Whether you write applications, libraries or work in kernel code, the line of code you write today may very well be the vulnerability someone else finds tomorrow. By nature every code base contains hundreds of attack surfaces and it only takes one serious vulnerability to compromise your system.

But what exactly is an attack surface?

While Modern C++ is designed to be secure, the ways we use it often aren’t. And with each vulnerability comes new questions:

* Is it serious?
* If I fix it, do I take a performance hit?
* How do I write efficient, scalable code that’s also secure?
* How do I know which vulnerabilities will compromise my system and which ones are a low enough risk?

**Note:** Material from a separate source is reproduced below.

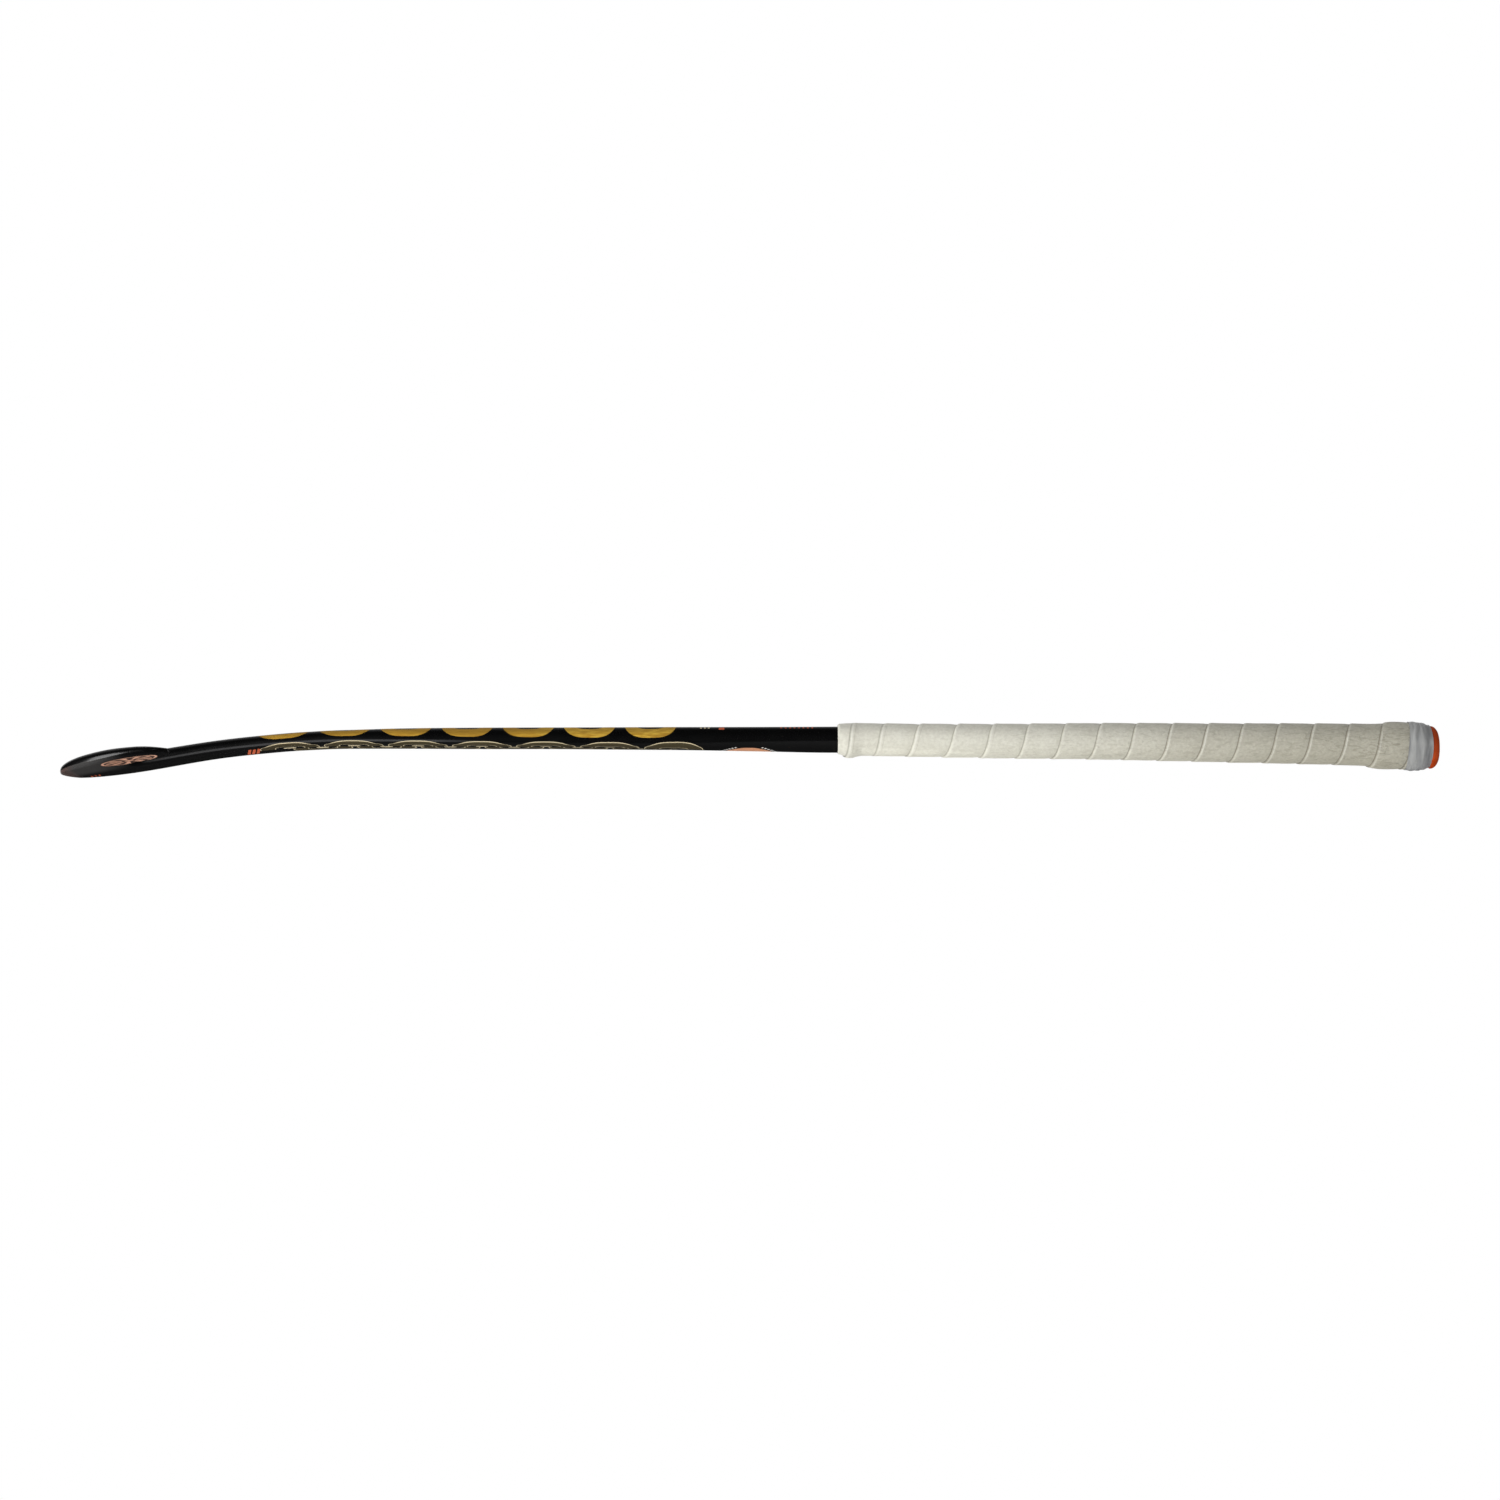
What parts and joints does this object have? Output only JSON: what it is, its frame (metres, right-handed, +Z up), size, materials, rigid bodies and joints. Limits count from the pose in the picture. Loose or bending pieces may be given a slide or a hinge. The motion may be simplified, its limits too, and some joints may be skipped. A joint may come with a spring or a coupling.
{
  "type": "indoor hockey stick",
  "caption": "Indoor hockey stick: black laminate shaft with a low bow, flat playing face and hooked head, pale wound grip and orange butt cap.",
  "frame": {"origin": "on the ground, under the middle of the stick's bounding box, with the stick lying on its playing face", "axes": "+X along the stick towards the butt, +Z up from the playing face towards the rounded back, and the hook turns towards -Y"},
  "size_m": [0.927, 0.108, 0.0345],
  "materials": {
    "lacquered_laminate": "black lacquer over carbon and glass laminate",
    "raw_laminate": "unpainted laminate",
    "core_foam": "rigid foam",
    "grip_chamois": "matt, off-white chamois",
    "finishing_vinyl": "glossy grey stretch tape, slightly wrinkled",
    "cap_rubber": "satin orange moulded rubber"
  },
  "bodies": {
    "root": {"stick_shell": "lacquered_laminate", "head_core": "core_foam", "inner_tube_heel_side": "raw_laminate", "inner_tube_toe_side": "raw_laminate", "handle_plug": "core_foam", "handle_sleeve": "core_foam", "butt_collar": "core_foam", "grip_tape": "grip_chamois", "finishing_tape": "finishing_vinyl", "butt_cap": "cap_rubber"}
  },
  "joints": []
}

Yes, there are trade-offs. We make them every day and security is no different. In this talk, we’ll look at the ways our software often fails. We’ll walk through code samples to uncover their silent vulnerabilities and show how to correct them. And we’ll discuss what trade-offs we can make to balance security vs. performance. Finally, we’ll look at ways to deal with those threats starting at design time, baking security directly into the code from the very first line.

The critical security infrastructure designed to protect your systems is largely out of your control. The one thing you can control is the next line of code you write. This talk is for anyone that uses C++ or Modern C++ for kernel, applications or libraries that run in the real-world and that face real-world attacks.

In today’s world, that’s all of us.

Matthew Butler
Matthew Butler has spent nearly three decades as a systems architect and software engineer developing systems for network security, law enforcement and the military. He primarily works in C/C++ and Modern C++ along with Java and Python running on dozens of hardware platforms ranging from embedded micro-controllers to large-scale airborne platforms performing real-time signal analysis.

Much of his experience has come in either building systems that defend against cyber-attacks or building highly sensitive systems that are targets for those attacks. Over the past thirty years, he has learned the harsh lessons on how we often write systems that fail, not because they don’t scale, but because they aren’t designed to be secure.